The Court also found evidence that the parties may have intended a novation by reason of the following circumstances:
- The 2004 Agreement was entered into on the date the 2002 Agreement expired;
- New promissory notes and guarantees were issued;
- New financial terms were agreed; and
- United Bank ceased to be a lender.
Id. at *39-40.
The Circuit Court noted that the only authority relied on by the District Court for rejecting the Trustee’s claim that the 2004 Agreement was a novation was the Official Committee of Unsecured Creditors of Tousa, Inc. v. Citicorp North America, Inc. (In re TOUSA Inc.), No. 09-60589, 20011 WL 1627129 (S.D. Florida. Mar. 4, 2011). The Court distinguished this case because in In re TOUSA Inc. the Florida district court “…relied heavily on [the agreement’s] explicit statement that ‘it was the ‘intent of the parties…that the security interests and [l]iens granted in the [c]ollateral under and pursuant to the [o]riginal [s]ecurity [a]greement shall continue in full force and effect.’” But the Court found that “[no] such language exists in the 2004 [Agreement]…and that renders decision of the issue as a matter of law especially challenging.” Id. at *41-42.

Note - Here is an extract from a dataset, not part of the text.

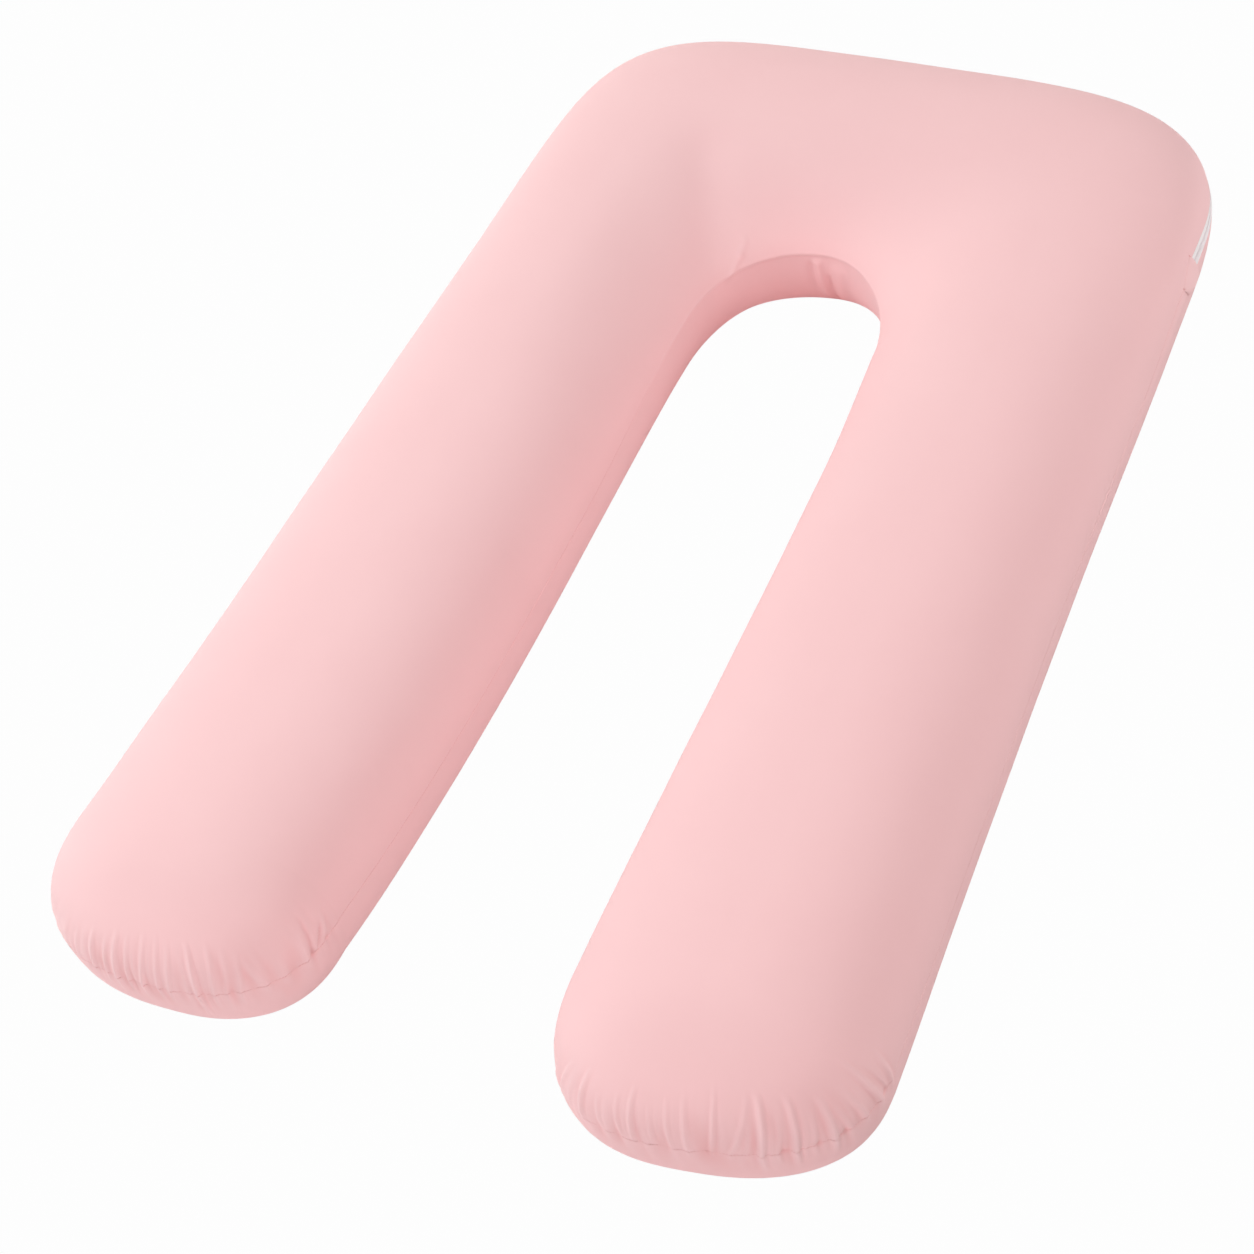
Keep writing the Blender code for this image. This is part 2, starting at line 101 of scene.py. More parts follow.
def legPair(leg, share):
    outer = (leg["side"] * legEdge(leg, "outer", share), mix(plan["outerSpringY"], leg["endY"], share))
    inner = (leg["side"] * legEdge(leg, "inner", share), mix(plan["gapSpringY"], leg["endY"], share))
    return outer, inner


def barPair(angle):
    c, s = math.cos(angle), math.sin(angle)
    left, right = plan["left"], plan["right"]
    rightness = 0.5 * (1 + math.tanh(plan["blend"] * c))
    near = right if c > 0 else left
    corner = mix(left["cornerPower"], right["cornerPower"], rightness)
    gap = mix(left["gapPower"], right["gapPower"], rightness)
    depth = plan["barEdgeY"] - plan["outerSpringY"]
    reach = ((abs(c) / near["outer"][0]) ** corner + (abs(s) / depth) ** corner) ** (-1 / corner)
    outer = (reach * c, plan["outerSpringY"] + reach * s + plan["barSlant"] * reach * c * s)
    inner = (near["inner"][0] * signedPower(c, 2 / gap),
             plan["gapSpringY"] + plan["gapRound"] * signedPower(s, 2 / gap))
    return outer, inner


# Outer and inner edge at u: 0 to 1 up the right leg, 1 to 2 round the bar, 2 to 3 down the left leg
def edgePair(u):
    if u < 1:
        return legPair(plan["right"], 1 - u)
    if u > 2:
        return legPair(plan["left"], u - 2)
    return barPair((u - 1) * math.pi)


# A leg's rounded end, angle 0 at its outer edge and pi at its inner edge
def endPoint(leg, angle):
    outer, inner = legEdge(leg, "outer", 1), legEdge(leg, "inner", 1)
    middle, half = (outer + inner) / 2, (outer - inner) / 2
    t = signedPower(math.cos(angle), 2 / leg["endPower"])
    v = signedPower(math.sin(angle), 2 / leg["endPower"])
    y = leg["endY"] - leg["endReach"] * v + leg["endSkew"] * t * v * half
    return leg["side"] * (middle + half * t), y


# Distance along a curve at many values of its parameter
def measured(curve, start, end, samples):
    values = np.linspace(start, end, samples)
    points = np.array([curve(v) for v in values])
    along = np.concatenate(([0.0], np.cumsum(np.linalg.norm(np.diff(points, axis=0), axis=1))))
    return values, along


outerValues, outerAlong = measured(lambda u: edgePair(u)[0], 0.0, 3.0, spacing["sideSamples"])
barZero = float(np.interp(1.0, outerValues, outerAlong))

# Marks of a column that isn't on the outer edge, and of one that isn't on the gap's edge
notOuter, notInner = -9.0, -1.0


# Columns of points that share one place on the seam, in arrays: seam point, middle of the tube there,
# distance along the bar's outer edge, u on the gap's edge, leg end (1 left, 2 right) and distance round it
def makeColumns(rows):
    names = ("seam", "middle", "bar", "innerU", "end", "along")
    columns = {name: np.array([row[i] for row in rows], float) for i, name in enumerate(names)}
    past = np.maximum(0.0, np.maximum(1 - columns["innerU"], columns["innerU"] - 2))
    ledge = 0.5 * (1 + np.cos(np.pi * np.minimum(1.0, past / section["ledgeFade"])))
    columns["ledge"] = np.where(columns["innerU"] != notInner, ledge, 0.0)
    outer = columns["bar"] != notOuter
    corner = np.exp(-((columns["bar"] - section["cornerRiseAt"]) / section["cornerRiseSpan"]) ** 2)
    rise = section["ledgeRise"] * columns["ledge"] + np.where(outer, section["cornerRise"] * corner, 0.0)
    columns["seamZ"] = section["seam"] + rise
    inside = np.minimum(columns["bar"] - zipRun["start"], zipRun["end"] - columns["bar"])
    columns["zip"] = np.clip(1 + inside / section["channelTaper"], 0.0, 1.0) * outer
    near = np.exp(-((columns["bar"] - section["cornerRiseAt"]) / section["leanSpan"]) ** 2)
    columns["lean"] = np.where(outer, section["lean"] * near, 0.0)
    return columns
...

The key takeaway from In re Fair Finance Company is that parties to loan agreements must be clear in their intent and expressly state in any amended and restated agreements that the security interest will continue in full force and effect in order to avoid a court finding that the amended agreement and restated constitutes a novation.
Thus, in light of the Court’s decision, we recommend that clients consider including in all future amended and restated loan agreements language to the following effect:
“This [reference amending and restating agreement] is not intended to, and does not, novate [reference existing agreement] and [reference borrower(s)] reaffirms that the existing security interest created by the [reference existing agreement or other appropriate document] is and remains in full force and effect.”
Of course, the precise language should be reviewed with counsel.